» What is required
Extract the complete listing and repeat it word for word.
-- start --
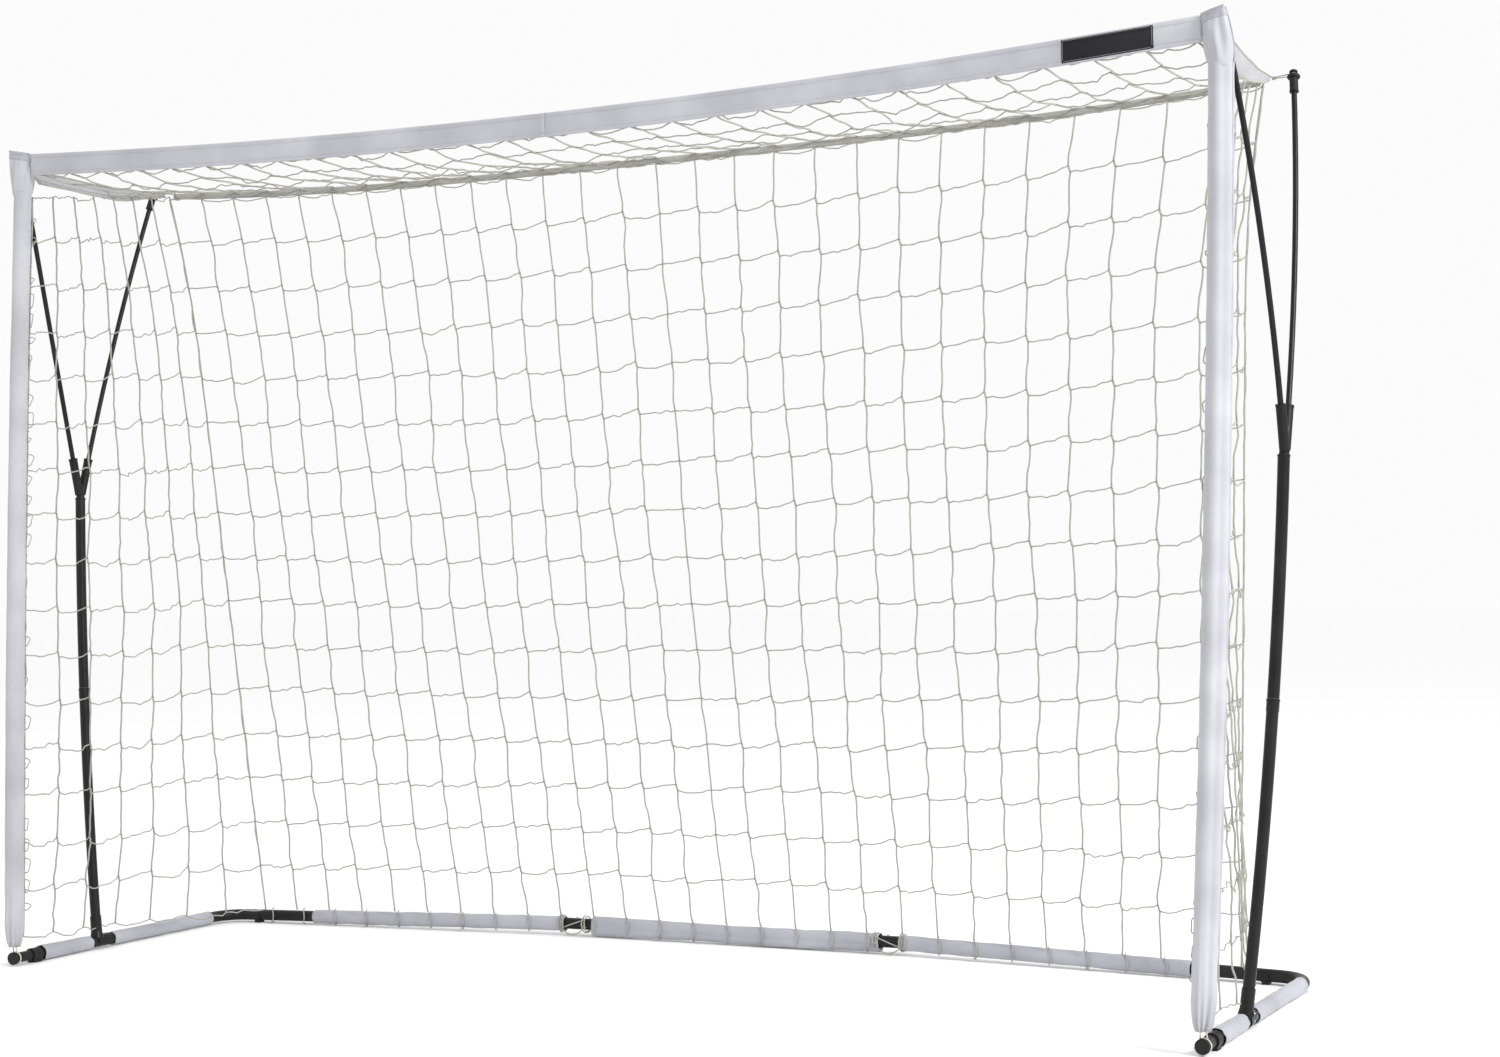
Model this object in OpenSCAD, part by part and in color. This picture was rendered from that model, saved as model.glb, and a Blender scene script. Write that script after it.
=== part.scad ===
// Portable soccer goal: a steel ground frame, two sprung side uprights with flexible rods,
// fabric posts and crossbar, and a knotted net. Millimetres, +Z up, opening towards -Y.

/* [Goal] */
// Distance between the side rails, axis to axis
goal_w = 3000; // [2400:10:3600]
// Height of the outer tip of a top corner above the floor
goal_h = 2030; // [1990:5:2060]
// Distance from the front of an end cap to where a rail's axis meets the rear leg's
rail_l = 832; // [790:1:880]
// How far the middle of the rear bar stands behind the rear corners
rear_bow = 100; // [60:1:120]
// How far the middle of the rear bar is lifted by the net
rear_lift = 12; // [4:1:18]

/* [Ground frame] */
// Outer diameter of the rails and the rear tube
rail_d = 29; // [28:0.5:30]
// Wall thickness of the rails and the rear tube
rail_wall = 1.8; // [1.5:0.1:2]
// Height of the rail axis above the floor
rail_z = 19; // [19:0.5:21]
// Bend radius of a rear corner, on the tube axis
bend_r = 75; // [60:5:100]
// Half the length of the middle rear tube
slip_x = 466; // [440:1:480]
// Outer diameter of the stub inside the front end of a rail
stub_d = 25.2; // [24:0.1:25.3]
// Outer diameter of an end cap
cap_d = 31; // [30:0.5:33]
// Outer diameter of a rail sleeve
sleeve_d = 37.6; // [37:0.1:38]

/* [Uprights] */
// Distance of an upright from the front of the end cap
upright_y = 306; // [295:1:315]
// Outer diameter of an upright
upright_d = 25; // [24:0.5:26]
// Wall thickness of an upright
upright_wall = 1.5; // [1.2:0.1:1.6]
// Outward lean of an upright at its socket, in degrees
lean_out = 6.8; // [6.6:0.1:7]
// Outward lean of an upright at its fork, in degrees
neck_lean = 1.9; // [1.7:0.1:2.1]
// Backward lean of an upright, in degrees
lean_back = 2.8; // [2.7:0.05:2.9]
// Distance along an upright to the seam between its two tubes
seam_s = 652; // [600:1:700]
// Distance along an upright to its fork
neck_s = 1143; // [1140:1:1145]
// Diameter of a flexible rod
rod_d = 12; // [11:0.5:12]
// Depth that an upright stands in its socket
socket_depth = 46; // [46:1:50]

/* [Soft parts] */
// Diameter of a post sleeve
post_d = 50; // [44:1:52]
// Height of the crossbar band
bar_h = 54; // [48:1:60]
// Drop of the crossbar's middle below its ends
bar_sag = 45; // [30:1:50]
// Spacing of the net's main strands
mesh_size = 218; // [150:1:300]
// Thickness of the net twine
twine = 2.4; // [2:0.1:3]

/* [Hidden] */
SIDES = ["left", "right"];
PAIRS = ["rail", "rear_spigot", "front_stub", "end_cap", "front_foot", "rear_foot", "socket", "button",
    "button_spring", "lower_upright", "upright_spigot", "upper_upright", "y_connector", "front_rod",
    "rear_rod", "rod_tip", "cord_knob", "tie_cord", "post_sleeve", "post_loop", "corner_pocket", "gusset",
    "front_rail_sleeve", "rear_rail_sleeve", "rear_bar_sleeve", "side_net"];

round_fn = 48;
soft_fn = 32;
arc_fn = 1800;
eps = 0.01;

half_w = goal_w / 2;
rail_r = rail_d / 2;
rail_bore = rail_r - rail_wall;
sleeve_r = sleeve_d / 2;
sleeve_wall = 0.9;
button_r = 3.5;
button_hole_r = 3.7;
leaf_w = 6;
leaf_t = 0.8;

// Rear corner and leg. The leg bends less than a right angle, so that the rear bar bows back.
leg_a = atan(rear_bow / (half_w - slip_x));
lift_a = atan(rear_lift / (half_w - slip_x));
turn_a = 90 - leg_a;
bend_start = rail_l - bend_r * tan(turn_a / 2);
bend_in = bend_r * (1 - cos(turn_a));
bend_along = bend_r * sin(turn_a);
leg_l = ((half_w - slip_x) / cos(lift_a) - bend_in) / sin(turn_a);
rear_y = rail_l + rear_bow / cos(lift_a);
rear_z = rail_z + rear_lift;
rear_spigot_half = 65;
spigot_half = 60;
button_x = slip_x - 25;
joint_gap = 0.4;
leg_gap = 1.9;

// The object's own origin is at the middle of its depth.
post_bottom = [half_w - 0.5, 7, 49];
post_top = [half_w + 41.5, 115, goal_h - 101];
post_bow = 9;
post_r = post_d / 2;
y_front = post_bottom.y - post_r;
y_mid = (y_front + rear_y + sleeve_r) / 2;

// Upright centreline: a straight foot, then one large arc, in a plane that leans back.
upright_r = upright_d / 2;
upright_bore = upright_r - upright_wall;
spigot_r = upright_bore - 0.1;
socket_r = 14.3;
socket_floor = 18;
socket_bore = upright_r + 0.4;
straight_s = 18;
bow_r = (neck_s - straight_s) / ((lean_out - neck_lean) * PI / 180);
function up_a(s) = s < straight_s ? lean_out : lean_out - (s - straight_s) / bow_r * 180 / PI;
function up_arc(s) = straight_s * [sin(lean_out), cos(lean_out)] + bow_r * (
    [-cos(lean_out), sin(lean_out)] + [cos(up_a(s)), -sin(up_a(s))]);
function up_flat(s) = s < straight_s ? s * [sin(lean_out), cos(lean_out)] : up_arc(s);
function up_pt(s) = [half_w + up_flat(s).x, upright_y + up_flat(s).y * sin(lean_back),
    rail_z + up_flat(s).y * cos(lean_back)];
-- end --
» Exercise answer
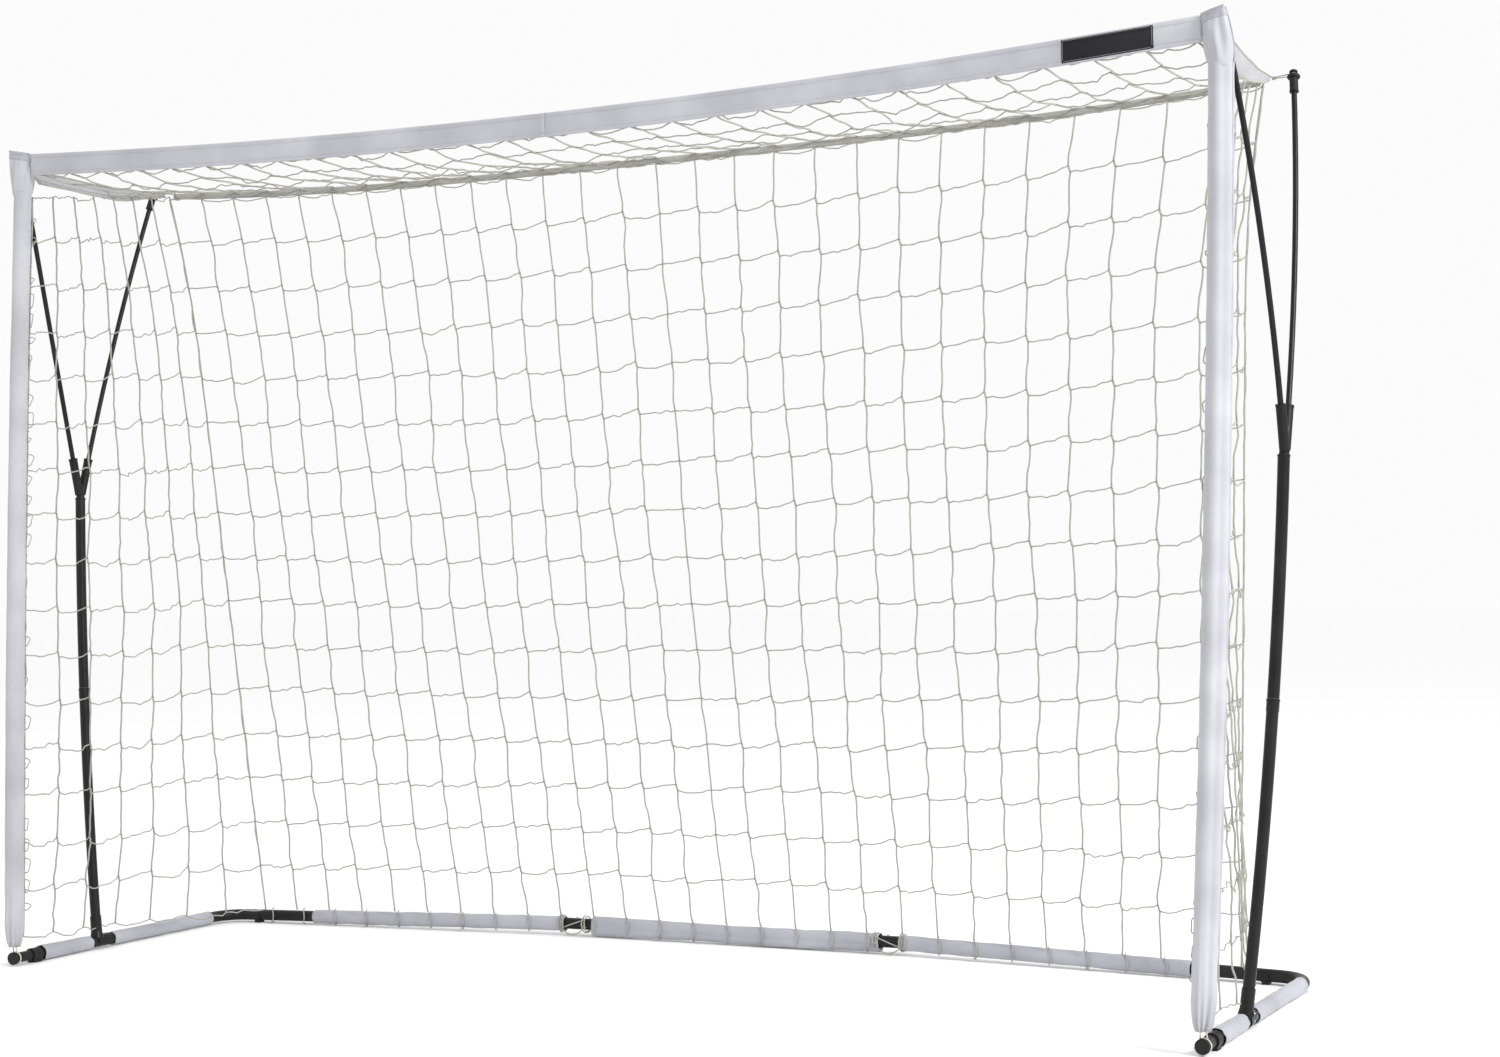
Model this object in OpenSCAD, part by part and in color. This picture was rendered from that model, saved as model.glb, and a Blender scene script. Write that script after it.
=== part.scad ===
// Portable soccer goal: a steel ground frame, two sprung side uprights with flexible rods,
// fabric posts and crossbar, and a knotted net. Millimetres, +Z up, opening towards -Y.

/* [Goal] */
// Distance between the side rails, axis to axis
goal_w = 3000; // [2400:10:3600]
// Height of the outer tip of a top corner above the floor
goal_h = 2030; // [1990:5:2060]
// Distance from the front of an end cap to where a rail's axis meets the rear leg's
rail_l = 832; // [790:1:880]
// How far the middle of the rear bar stands behind the rear corners
rear_bow = 100; // [60:1:120]
// How far the middle of the rear bar is lifted by the net
rear_lift = 12; // [4:1:18]

/* [Ground frame] */
// Outer diameter of the rails and the rear tube
rail_d = 29; // [28:0.5:30]
// Wall thickness of the rails and the rear tube
rail_wall = 1.8; // [1.5:0.1:2]
// Height of the rail axis above the floor
rail_z = 19; // [19:0.5:21]
// Bend radius of a rear corner, on the tube axis
bend_r = 75; // [60:5:100]
// Half the length of the middle rear tube
slip_x = 466; // [440:1:480]
// Outer diameter of the stub inside the front end of a rail
stub_d = 25.2; // [24:0.1:25.3]
// Outer diameter of an end cap
cap_d = 31; // [30:0.5:33]
// Outer diameter of a rail sleeve
sleeve_d = 37.6; // [37:0.1:38]

/* [Uprights] */
// Distance of an upright from the front of the end cap
upright_y = 306; // [295:1:315]
// Outer diameter of an upright
upright_d = 25; // [24:0.5:26]
// Wall thickness of an upright
upright_wall = 1.5; // [1.2:0.1:1.6]
// Outward lean of an upright at its socket, in degrees
lean_out = 6.8; // [6.6:0.1:7]
// Outward lean of an upright at its fork, in degrees
neck_lean = 1.9; // [1.7:0.1:2.1]
// Backward lean of an upright, in degrees
lean_back = 2.8; // [2.7:0.05:2.9]
// Distance along an upright to the seam between its two tubes
seam_s = 652; // [600:1:700]
// Distance along an upright to its fork
neck_s = 1143; // [1140:1:1145]
// Diameter of a flexible rod
rod_d = 12; // [11:0.5:12]
// Depth that an upright stands in its socket
socket_depth = 46; // [46:1:50]

/* [Soft parts] */
// Diameter of a post sleeve
post_d = 50; // [44:1:52]
// Height of the crossbar band
bar_h = 54; // [48:1:60]
// Drop of the crossbar's middle below its ends
bar_sag = 45; // [30:1:50]
// Spacing of the net's main strands
mesh_size = 218; // [150:1:300]
// Thickness of the net twine
twine = 2.4; // [2:0.1:3]

/* [Hidden] */
SIDES = ["left", "right"];
PAIRS = ["rail", "rear_spigot", "front_stub", "end_cap", "front_foot", "rear_foot", "socket", "button",
    "button_spring", "lower_upright", "upright_spigot", "upper_upright", "y_connector", "front_rod",
    "rear_rod", "rod_tip", "cord_knob", "tie_cord", "post_sleeve", "post_loop", "corner_pocket", "gusset",
    "front_rail_sleeve", "rear_rail_sleeve", "rear_bar_sleeve", "side_net"];

round_fn = 48;
soft_fn = 32;
arc_fn = 1800;
eps = 0.01;

half_w = goal_w / 2;
rail_r = rail_d / 2;
rail_bore = rail_r - rail_wall;
sleeve_r = sleeve_d / 2;
sleeve_wall = 0.9;
button_r = 3.5;
button_hole_r = 3.7;
leaf_w = 6;
leaf_t = 0.8;

// Rear corner and leg. The leg bends less than a right angle, so that the rear bar bows back.
leg_a = atan(rear_bow / (half_w - slip_x));
lift_a = atan(rear_lift / (half_w - slip_x));
turn_a = 90 - leg_a;
bend_start = rail_l - bend_r * tan(turn_a / 2);
bend_in = bend_r * (1 - cos(turn_a));
bend_along = bend_r * sin(turn_a);
leg_l = ((half_w - slip_x) / cos(lift_a) - bend_in) / sin(turn_a);
rear_y = rail_l + rear_bow / cos(lift_a);
rear_z = rail_z + rear_lift;
rear_spigot_half = 65;
spigot_half = 60;
button_x = slip_x - 25;
joint_gap = 0.4;
leg_gap = 1.9;

// The object's own origin is at the middle of its depth.
post_bottom = [half_w - 0.5, 7, 49];
post_top = [half_w + 41.5, 115, goal_h - 101];
post_bow = 9;
post_r = post_d / 2;
y_front = post_bottom.y - post_r;
y_mid = (y_front + rear_y + sleeve_r) / 2;

// Upright centreline: a straight foot, then one large arc, in a plane that leans back.
upright_r = upright_d / 2;
upright_bore = upright_r - upright_wall;
spigot_r = upright_bore - 0.1;
socket_r = 14.3;
socket_floor = 18;
socket_bore = upright_r + 0.4;
straight_s = 18;
bow_r = (neck_s - straight_s) / ((lean_out - neck_lean) * PI / 180);
function up_a(s) = s < straight_s ? lean_out : lean_out - (s - straight_s) / bow_r * 180 / PI;
function up_arc(s) = straight_s * [sin(lean_out), cos(lean_out)] + bow_r * (
    [-cos(lean_out), sin(lean_out)] + [cos(up_a(s)), -sin(up_a(s))]);
function up_flat(s) = s < straight_s ? s * [sin(lean_out), cos(lean_out)] : up_arc(s);
function up_pt(s) = [half_w + up_flat(s).x, upright_y + up_flat(s).y * sin(lean_back),
    rail_z + up_flat(s).y * cos(lean_back)];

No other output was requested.